I got help in Ukraine and Poland
According to Dzmitry Kudzialevich, upon his arrival to Ukraine he has got legal and financial help from Andrej Stryzhak’s BySol foundation:
“The foundation helped me with everything – with money as well as with accommodation. Nobody was indifferent to me.”
Within several days Dzmitry got a humanitarian visa at the Polish consulate in Kiev. Immediately after arrival to Poland he was sent for three days to a local health centre where, in agreement with the Polish authorities, many Belarusians who suffered from the police violence and manhunt during the first days of protests get medical treatment and rehabilitation:
“There were many physically injured people there. I shared accommodation with a young man who had got shot in the chest, a young man in the adjacent room had had his heel smashed by a stun grenade. There were many people there with both physical and mental trauma. They are being taken care of by Belaruski dom organisation in Warsaw.”
Dzmitry Kudzialevich is planning to apply to the Polish authorities for political asylum in the near future.
Belaruskali has already dismissed me
Dzmitry Kudzialevich stays in touch with his mates from Belaruskali strike committee every day.
“I have been dismissed from my work, the company has sent a corresponding notice to my home address. But I still keep in touch with my colleagues as well as with members of the strike committee. Activists are being persecuted and detained. Anatol Bokun, chairman of the strike committee, has also been placed under administrative detention.”
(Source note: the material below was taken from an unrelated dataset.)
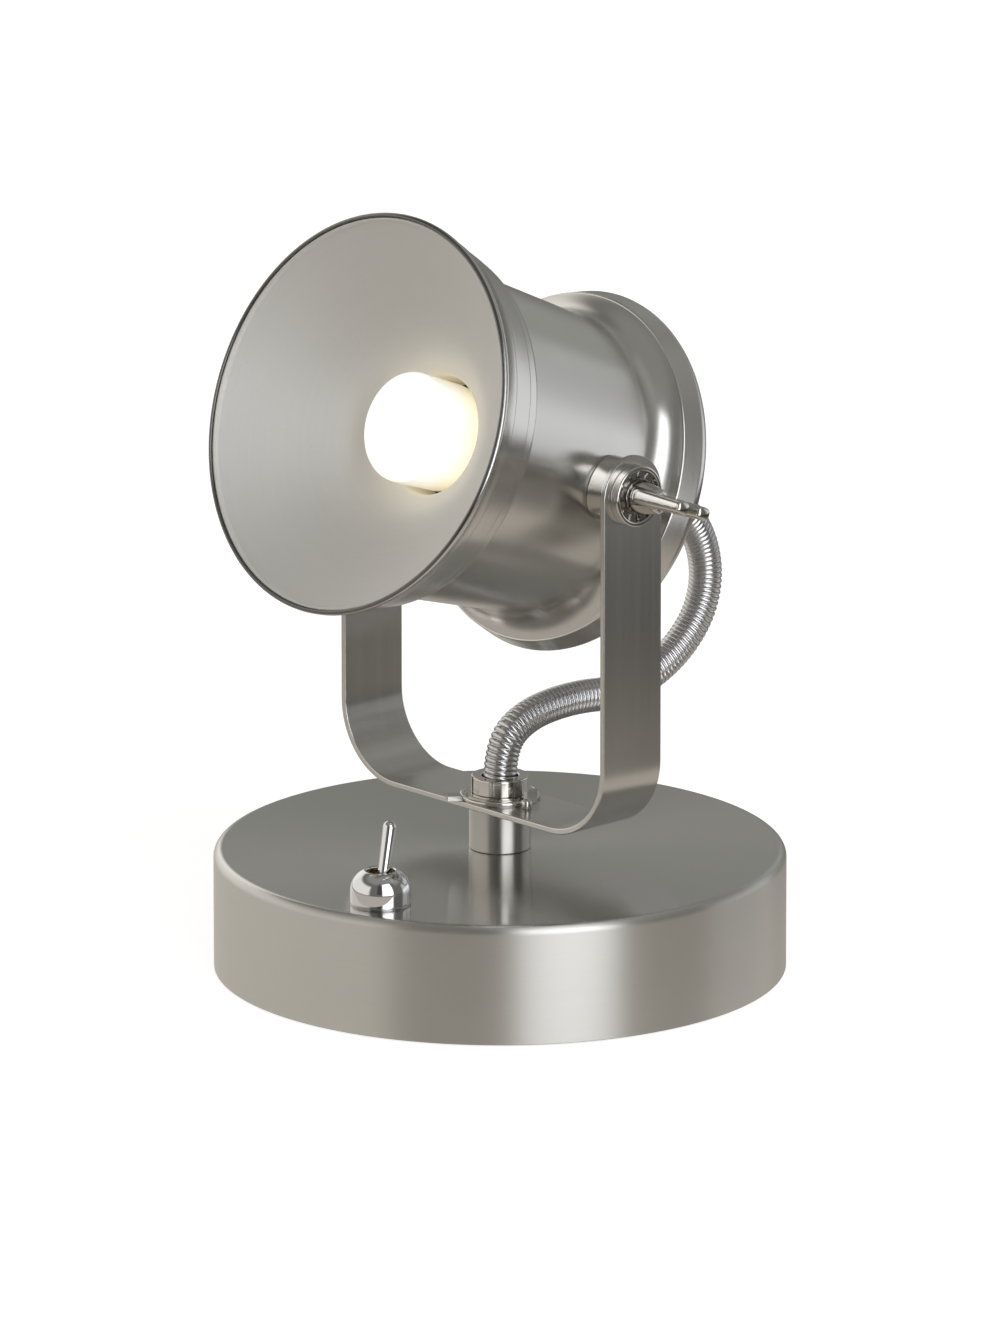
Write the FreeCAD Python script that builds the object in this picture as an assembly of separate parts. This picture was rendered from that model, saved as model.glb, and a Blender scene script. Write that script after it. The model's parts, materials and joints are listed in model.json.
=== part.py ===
"""Tabletop searchlight lamp: a weighted round base with a toggle switch, a swivelling
strip-steel yoke, and a spun head that tilts in the yoke on two wing-screw trunnions.

Frame: millimetres, +Z up, origin at the centre of the underside, the lamp faces -Y and
the trunnion axis lies along X.  Head parts are made upright on their own axis (z is the
distance in front of the trunnion) and then laid into the yoke at the rest tilt.
One STEP file is written for each piece.
"""
import FreeCAD, Part
import math
import os
from collections import namedtuple

Vector = FreeCAD.Vector
Bow = namedtuple("Bow", "via to")          # an arc in an outline: a point on it and its end

# ---------------------------------------------------------------- driving dimensions
# clearances
RUN = 0.05                # radial and axial running clearance between moving pieces
HOSE_PLAY = 0.30          # the hose in the mouth of the collar nut
SLIP = 0.10               # a fixed piece slipped through a hole

# base
BASE_RADIUS = 70.0
BASE_TOP = 30.2           # top face above the table
BASE_WALL = 1.2
BASE_EDGE_RADIUS = 2.2    # rounded edge between side and top
SHELL_LIFT = 0.5          # lower edge of the shell above the table
PAD_THICK = 1.5
PAD_INSET = 2.5           # foot pad inside the wall of the shell
PLATE_THICK = 1.2
PLATE_PLAY = 0.3
BALLAST_PLAY = 4.8        # ballast inside the wall of the shell
BALLAST_THICK = 8.0
POST_RADIUS = 5.0         # cast posts that the bottom plate is screwed to
POST_INSET = 20.0         # their centres inside the edge of the base
POST_ANGLES = (35.0, 155.0, 215.0)
PLATE_SCREW_RADIUS = 1.6
PLATE_SCREW_LENGTH = 9.0
PLATE_SCREW_HEAD_RADIUS = 3.0
PLATE_SCREW_HEAD = 0.9
PLATE_SCREW_SLOT = 0.8

# mains inlet, at the back of the base
INLET_HEIGHT = 12.0
INLET_BORE = 3.4          # radius
INLET_NECK = 5.0          # radius of the grommet in the hole
INLET_FLANGE = 6.8        # radius
INLET_FLANGE_THICK = 1.4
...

According to Kudzialevich, members of the strike committee are firm in their demands and intentions, but in general, if you take the whole Belaruskali organisation into account, the situation is not that simple:
“Around 20 thousand residents of Salihorsk work for Belaruskali. The administration exercises both active ideological and administrative pressure by threatening to take away bonuses or dismiss. The people are scared, they are afraid to lose their jobs. Unfortunately that’s why the company is still functioning. However, some people are trying to use Italian strike methods.”
Dzmitry says that the workers can influence the work process of the company without violating labour regulations:
“There is a special order of actions, and this is what we did in the beginning of the strike in order to gradually stop production. It can not lead to any human-made disaster in the company. But one has to stick to certain rules, both in the mine under the ground and above. Unfortunately, there are no sufficient human resources, because the administration also takes actions.”
Dzmitry admits that he continues working and helping his mates from the strike committee here in Poland, just like he did in Ukraine.
My wife was summoned to the KGB
Dzmitry’s family – wife and children – are still in Salihorsk. He misses them and is worried about their safety:
“My daughter turned nine on 25 September, my son will turn 17 in October. I miss them a lot and worry about their safety. After my escape my wife was summoned to the KGB once, now they keep silent. But this silence does not reassure me.”
“It’s not quite clear yet how to organise life in Poland. My wife and I need confidence, our children need to go to school. I am not indifferent to my family’s destiny. I observe the situation and stay informed. Even if there is a minor threat to their safety, I will do everything to have them here with me. Everyday problems will be the least of my worries.”